<<<<
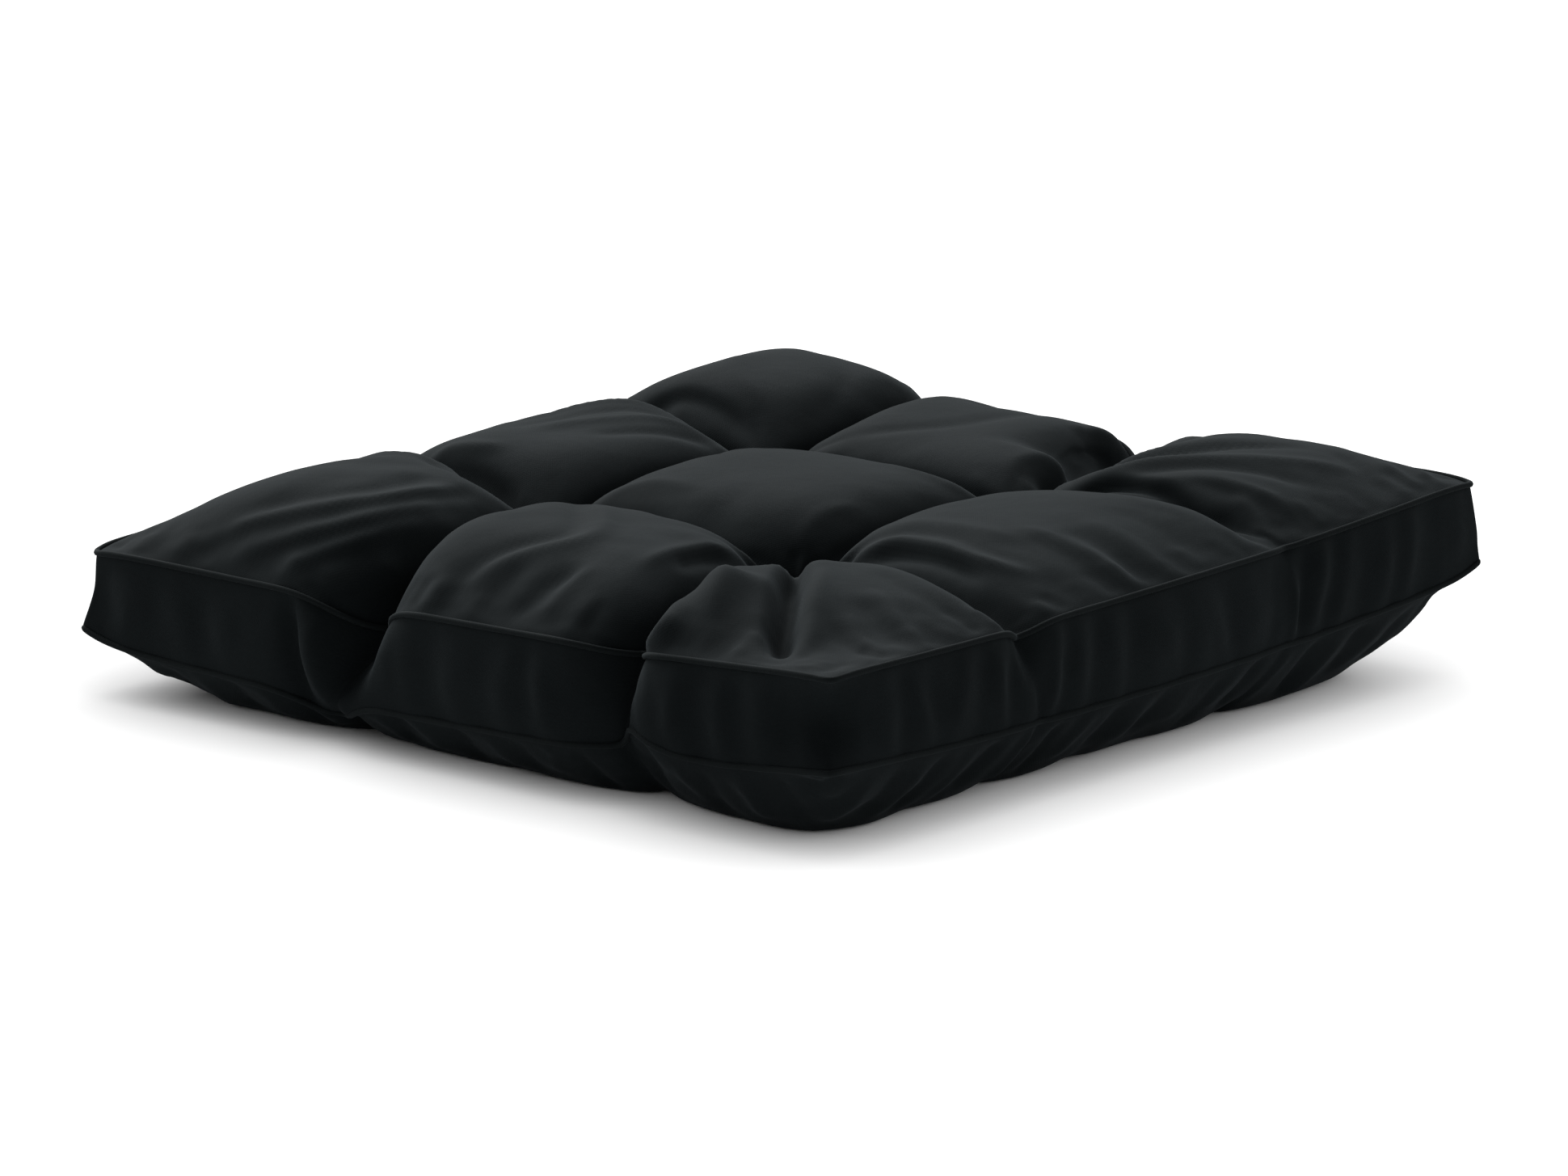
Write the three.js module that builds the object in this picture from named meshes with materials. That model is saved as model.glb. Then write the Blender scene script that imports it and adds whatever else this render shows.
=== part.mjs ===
// A square lounge cushion with a boxed edge: a top and a bottom panel, an upright boxing strip between
// them, a slim piping in each seam, and four tufts that draw the panels together into nine pillows.
// Millimetres, +Z up. The origin is on the floor, under the middle of the cushion. The front faces -Y.
import * as THREE from "three";
import { mergeVertices } from "three/addons/utils/BufferGeometryUtils.js";

const { lerp, clamp, smoothstep } = THREE.MathUtils;

// Driving sizes
const side = 600; // from corner to corner, along a side
const half = side / 2;
const tuftAt = side / 6; // each tuft's distance from the two middle lines
const floorPress = 9; // how far the bottom pillows would hang below the floor, were they not flattened on it
const footSoftness = 3; // rounds the rim of each flat spot on the floor
const sideBow = 6; // how far a side is drawn in at its middle
const bowReach = 250; // how far inwards a panel follows the bow of its side
const cornerCut = 7; // how far a rounded corner stays inside the square, along each side
const cornerPower = 14; // a higher power rounds the corners more tightly
const boxingBulge = 8; // how far the boxing strip stands out between the seams
const pipingRadius = 2;
const pipingGap = 0.8; // free space between a piping and its seam

// The shape of a pillow
const edgePower = 2.4; // how a panel rises from its seam: 2 is a round arc, more is fuller
const creasePower = { atTuft: 1.7, atSide: 6 }; // a higher power makes a narrower crease
const creaseBetweenTufts = 0.6; // a crease's depth half-way between two tufts, as a share of the crown
const tuftPinch = 9; // how far a tuft's thread sinks the cloth below its creases
const tuftReach = 24; // how far from a tuft that fades away

// Mesh steps
const stepsInPillow = 12;
const stepsUp = 6;
const stepsAlong = 3 * stepsInPillow;
const stepCrowding = 0.5; // crowds the steps towards the creases
const pipingSides = 6;

// The height of each seam above the floor at its four corners, and how far it sags between them.
const seams = {
  top: { leftFront: 108, rightFront: 124, leftBack: 88, rightBack: 106, sag: 6 },
  bottom: { leftFront: 50, rightFront: 60, leftBack: 32, rightBack: 44, sag: 7 },
};

// The height of each pillow's crown above the floor, a row of pillows at a time from the front.
const crowns = [
  { left: 121, middle: 140, right: 145 },
  { left: 136, middle: 134, right: 136 },
  { left: 139, middle: 134, right: 139 },
];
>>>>
**STATED TASK**
Quote the listing above from its first line to the line with "lerp, clamp, smoothstep", inclusive, and add nothing.

**FINAL ANSWER**
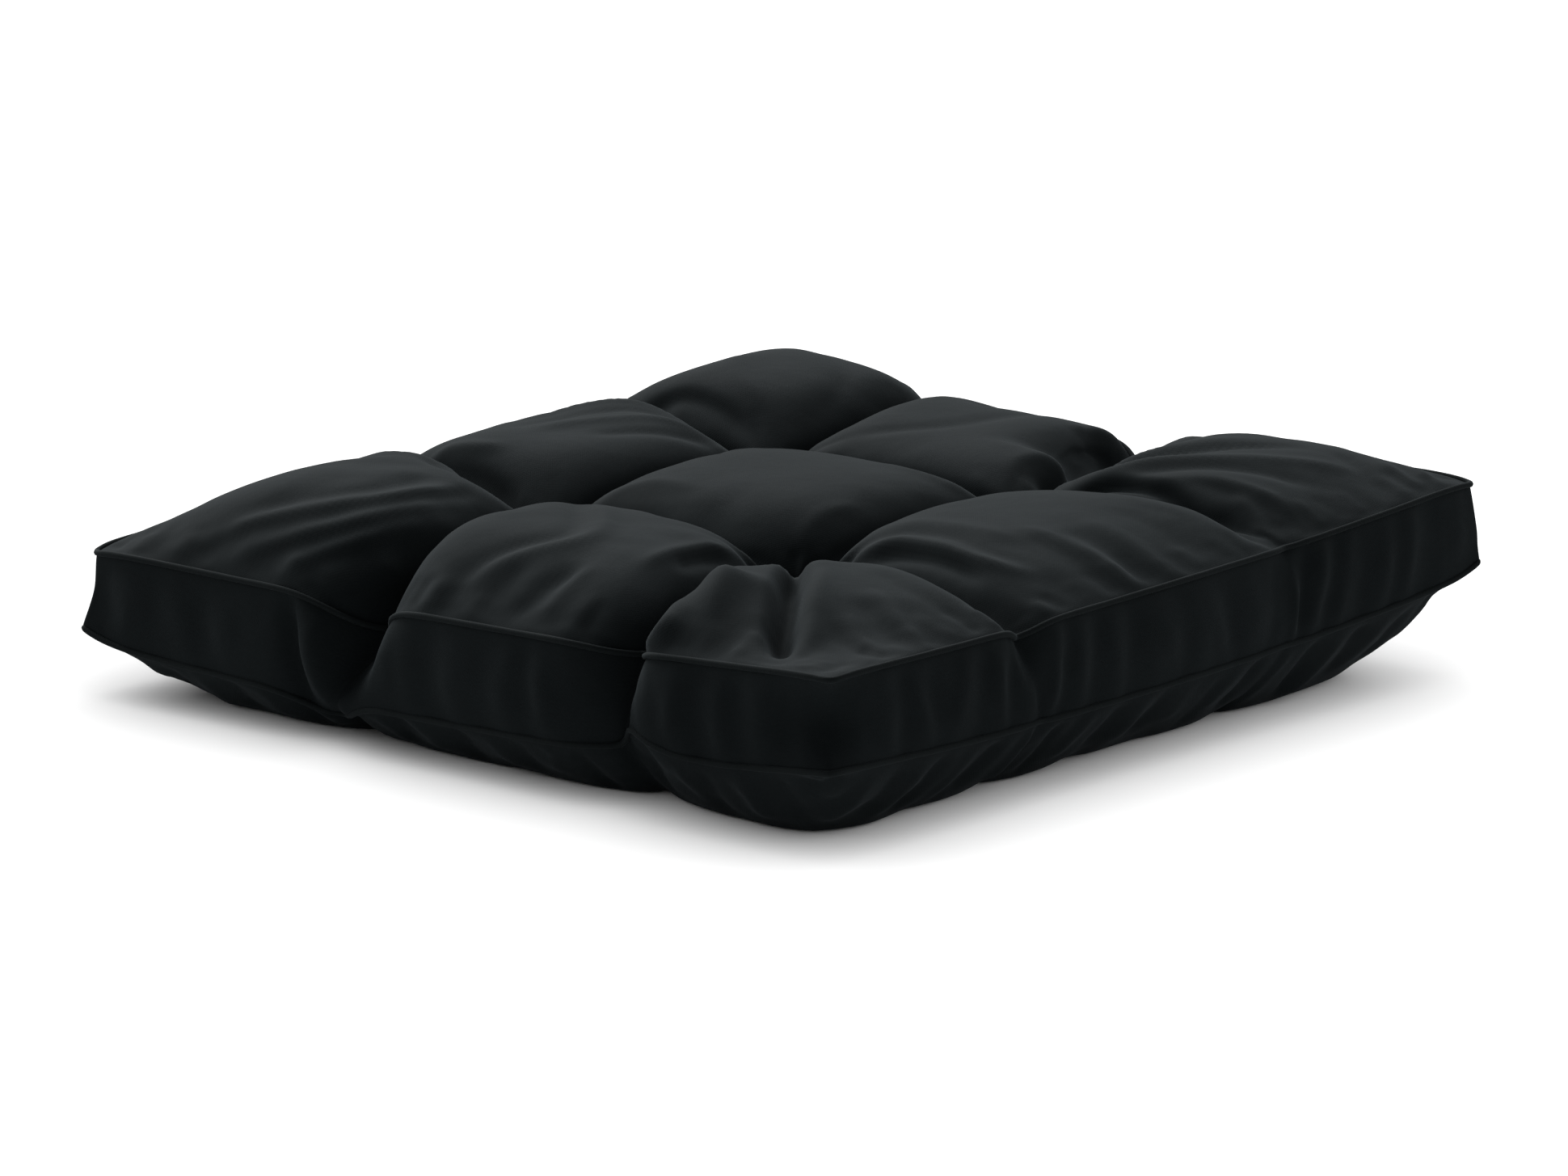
Write the three.js module that builds the object in this picture from named meshes with materials. That model is saved as model.glb. Then write the Blender scene script that imports it and adds whatever else this render shows.
=== part.mjs ===
// A square lounge cushion with a boxed edge: a top and a bottom panel, an upright boxing strip between
// them, a slim piping in each seam, and four tufts that draw the panels together into nine pillows.
// Millimetres, +Z up. The origin is on the floor, under the middle of the cushion. The front faces -Y.
import * as THREE from "three";
import { mergeVertices } from "three/addons/utils/BufferGeometryUtils.js";

const { lerp, clamp, smoothstep } = THREE.MathUtils;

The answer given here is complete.